Then, just as suddenly, she was back. The 53-year-old actress was at the Toronto Film Festival recently with a new film, Rachel Getting Married. Would the actress, of whom Pauline Kael said she was "a major reason to go on seeing movies in the Eighties", be worth watching in the 21st century? According to the critics, the answer was yes.
"I don't know what people are talking about when they say I've come back," snaps Winger, whose renowned feistiness has clearly not dissipated over the years. "I've been working all along, just not in things that interested you, obviously. I did some theatre in Boston with my husband. [She married actor Arliss Howard in 1996.] I taught a course at Harvard. I published a book [Undiscovered]. I did a couple of TV movies, including one about Columbine. I got nominated for an Emmy. What have you done?" she says, those distinctive blue eyes of hers flashing in annoyance.
Despite what Winger says, most people had no idea what had become of her. Rosanna Arquette decided to find out and made a documentary in 2002 called Searching for Debra Winger. Arquette assumed it had something to do with Winger turning 40 in a youth-obsessed industry.
"Do we have to talk about this?" asks Winger in that deep smokey voice of hers. "It wasn't any one thing that made me leave," she says with a sigh. "I wanted out for years and by that stage I'd worked for almost 20 years as an actress and it was just how I was feeling about life in general."
But what really upset Winger was the newly emerging 24/7 news cycle. "It was insatiable," she says. "The publicity for something became more consuming than the work, and what you're doing is basically keeping your celebrity bubble happening so that people will offer you movies. I couldn't do that."
You might wonder why she's come back, then, given the culture of celebrity today. Winger shrugs. The business might not be different, but she is. "I know all the things I hate about the business still go on, but I no longer feel like, oh God, I have to put up with all that to do this. I now think, OK, I can handle some of that to be able to do what I like to do."
It's thanks to her husband (who appeared in films such as Full Metal Jacket) that we're seeing Winger back on the big screen. He tried for years to get her back in the game. Then in 2002 he made his directorial debut with Big Bad Love. When he got down on his knees and begged, Winger caved in. In the film Winger plays Abby, a woman whose family implodes after a tragedy. Estranged from everyone around her, Abby is a powder keg of repressed emotion. When she's invited to her eldest daughter's wedding it's a recipe for emotional disaster.
Born in Ohio, to an orthodox Jewish family, Winger was six when her family relocated to Los Angeles. At 17 she left home to study criminal rehabilitation but a near-fatal accident left her blind and partially paralysed. Winger vowed that if she ever recovered she'd become an actress. She made her acting debut in the 1976 film Slumber Party 57. Four years later she became a star playing Sissy in Urban Cowboy.

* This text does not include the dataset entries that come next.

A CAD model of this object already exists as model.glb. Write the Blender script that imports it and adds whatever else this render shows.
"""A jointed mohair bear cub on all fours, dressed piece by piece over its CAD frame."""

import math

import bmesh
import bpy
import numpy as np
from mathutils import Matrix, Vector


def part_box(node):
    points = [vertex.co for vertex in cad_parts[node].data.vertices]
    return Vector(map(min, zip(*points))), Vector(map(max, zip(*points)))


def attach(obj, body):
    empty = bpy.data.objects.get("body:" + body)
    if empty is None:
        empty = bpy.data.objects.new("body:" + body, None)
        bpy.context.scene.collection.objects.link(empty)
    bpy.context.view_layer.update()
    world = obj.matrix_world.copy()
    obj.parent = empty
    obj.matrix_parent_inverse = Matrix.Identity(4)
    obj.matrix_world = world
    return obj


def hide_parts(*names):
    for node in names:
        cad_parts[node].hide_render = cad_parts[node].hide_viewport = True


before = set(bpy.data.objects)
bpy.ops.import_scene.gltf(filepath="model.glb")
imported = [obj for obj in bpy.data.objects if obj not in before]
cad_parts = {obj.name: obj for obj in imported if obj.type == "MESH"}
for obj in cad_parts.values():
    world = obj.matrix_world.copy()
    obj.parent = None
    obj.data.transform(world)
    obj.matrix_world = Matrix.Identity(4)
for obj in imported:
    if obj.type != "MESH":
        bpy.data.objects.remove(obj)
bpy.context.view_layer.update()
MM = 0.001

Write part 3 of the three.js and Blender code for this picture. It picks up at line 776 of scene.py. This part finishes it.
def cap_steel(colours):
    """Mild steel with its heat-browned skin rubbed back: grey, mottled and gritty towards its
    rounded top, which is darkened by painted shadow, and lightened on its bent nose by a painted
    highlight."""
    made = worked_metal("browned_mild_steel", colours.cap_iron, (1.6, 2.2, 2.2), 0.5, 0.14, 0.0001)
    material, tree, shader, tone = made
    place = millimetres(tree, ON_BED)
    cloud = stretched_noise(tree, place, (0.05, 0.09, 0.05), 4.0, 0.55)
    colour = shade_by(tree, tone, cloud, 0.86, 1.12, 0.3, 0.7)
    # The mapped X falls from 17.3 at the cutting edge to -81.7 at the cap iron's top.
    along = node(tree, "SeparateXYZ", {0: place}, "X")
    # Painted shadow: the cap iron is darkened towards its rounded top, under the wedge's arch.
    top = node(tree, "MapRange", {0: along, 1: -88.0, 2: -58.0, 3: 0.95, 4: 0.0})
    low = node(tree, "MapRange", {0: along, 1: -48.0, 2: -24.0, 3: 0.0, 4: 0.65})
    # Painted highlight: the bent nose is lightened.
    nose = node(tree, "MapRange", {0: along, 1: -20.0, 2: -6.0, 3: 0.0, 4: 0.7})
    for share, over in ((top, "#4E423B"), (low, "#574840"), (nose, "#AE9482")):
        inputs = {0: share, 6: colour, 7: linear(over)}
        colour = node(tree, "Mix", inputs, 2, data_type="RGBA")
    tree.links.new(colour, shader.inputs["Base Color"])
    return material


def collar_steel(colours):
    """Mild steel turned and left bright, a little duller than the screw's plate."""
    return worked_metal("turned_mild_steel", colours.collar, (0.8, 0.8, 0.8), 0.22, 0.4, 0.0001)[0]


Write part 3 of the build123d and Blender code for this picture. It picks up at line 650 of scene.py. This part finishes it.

Winger went on to become the highest-paid actress in the Eighties. On screen she could do no wrong. Off screen, it was a different matter. She dated high-profile men like Nick Nolte and Bob Kerry, the then Governor of Nebraska. There were tales of wild partying and drug taking. She came to blows with Shirley MacLaine. She refused to work with certain people, and walked off the set of A League of Their Own when the director Penny Marshall hired Madonna.
"I didn't care about those movies," she says. "I didn't want to do blockbusters all the time. I didn't want to do the same movies all the time. I wanted to take risks."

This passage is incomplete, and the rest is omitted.